What do clients really want that legal tech can solve?

Rachel Roberts,  Rosemary Martin, Sam Moore and Sean Thomas all took part in a panel discussion on Friday at the legal innovators conference around legal tech and what clients really want.  

It proved to be an interesting mix with two clients (Vodafone and Alphasights)  two law firms (Burges Salmon and Burness Paul) and two vendors in the form of Eigen Technologies and Apperio. It made for a pretty balanced but lively discussion.  

Rachel Roberts heads up the business services unit at Burges Salmon and she was quick to state that some of the best recent projects that she has engaged with have been geared around understanding client's pain points better whilst also taking the heavy lifting away from an under-resourced in house team.  Rachel and her multi-skilled team were then able to put forward tech-driven solutions that their clients could really leverage via Burges Salmon.

Rosemary Martin of Vodafone stressed the fact that collaboration from a legal tech perspective with law firms is huge, and of course once a solution has been used then it can often be replicated in other departments.  The only down side to this and the panel all agreed, was the fact that scope creep can take place if success isn't clearly defined.
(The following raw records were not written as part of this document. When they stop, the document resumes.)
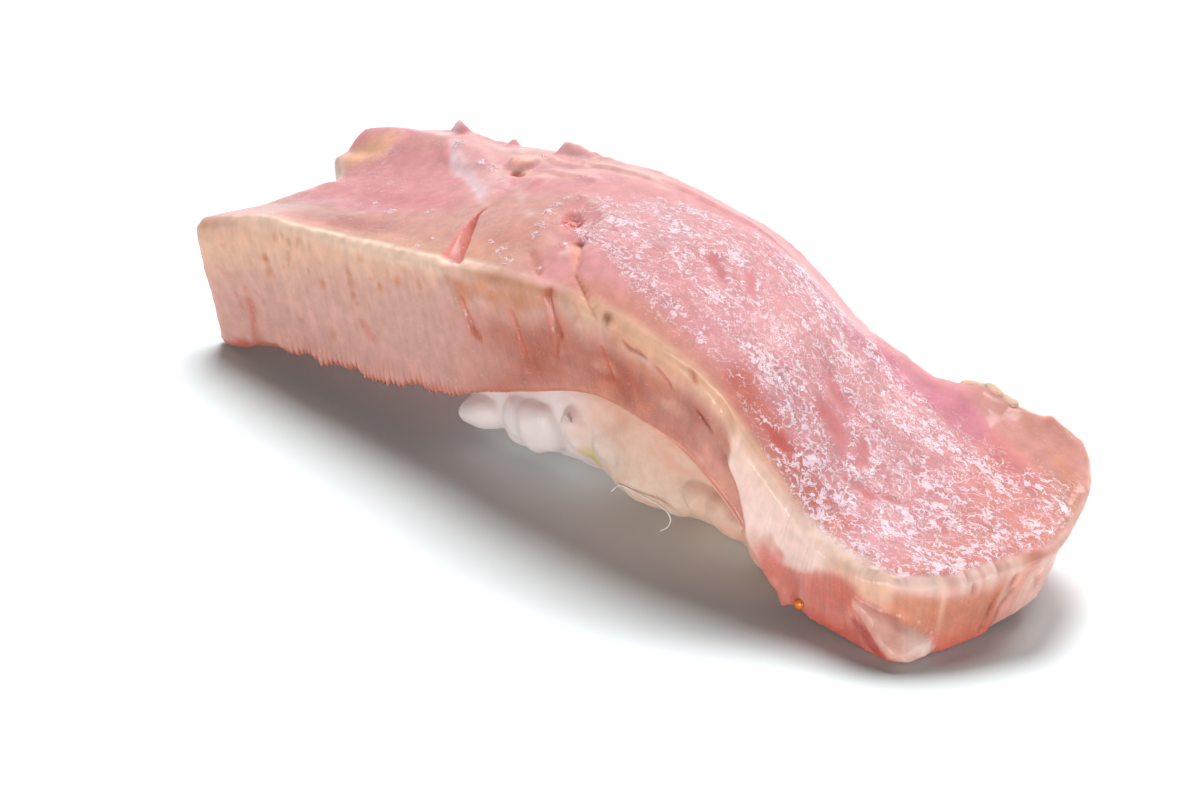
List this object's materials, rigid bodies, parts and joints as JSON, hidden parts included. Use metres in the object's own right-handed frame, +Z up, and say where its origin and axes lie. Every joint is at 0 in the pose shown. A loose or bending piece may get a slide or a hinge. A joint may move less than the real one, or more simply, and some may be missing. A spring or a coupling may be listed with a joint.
{
  "type": "albacore tuna nigiri",
  "caption": "Nigiri sushi: a thick slice of pale raw tuna draped over a small pressed pad of rice, its two ends hanging down to the table.",
  "frame": {"origin": "middle of the bounding box's bottom face, on the table under the pad", "axes": "+X along the slice towards its broad tongue end, -Y towards the long cut face, +Z up"},
  "size_m": [0.0948, 0.0284, 0.0249],
  "materials": {
    "tuna_flesh": "wet and glossy on top, satin on the cut face",
    "rice": "moist satin"
  },
  "bodies": {
    "root": {"fish_slice": "tuna_flesh", "rice_pad": "rice"}
  },
  "joints": []
}
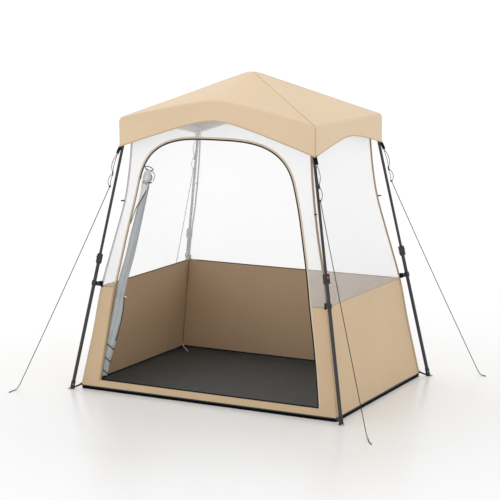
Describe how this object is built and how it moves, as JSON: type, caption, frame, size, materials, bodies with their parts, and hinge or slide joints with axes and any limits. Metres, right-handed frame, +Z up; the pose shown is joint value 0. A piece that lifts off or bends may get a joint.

Sean Thomas of Alphasights was keen to stress the makeup of his inhouse team had an avergae age of 26.  He suggested that this was brilliant in terms of embracing the tech and digital culture and he empowered them to do so.  As a result, retention was high.  Rachel Roberts agreed that to ensure a true collaboration of inhouse teams and law firms could take place, there needed to be a good blend of skills and ages in her team.  She also highlighted that within law firms, wellbeing, working environment and flexibility were key.  Sam Moore's approach at Burness Paul to the younger generation was to 'beg borrow and steal them' once they joined the firm as he felt in some respects he and his innovation team offered a safer haven for feedback as opposed the fee earner arena.  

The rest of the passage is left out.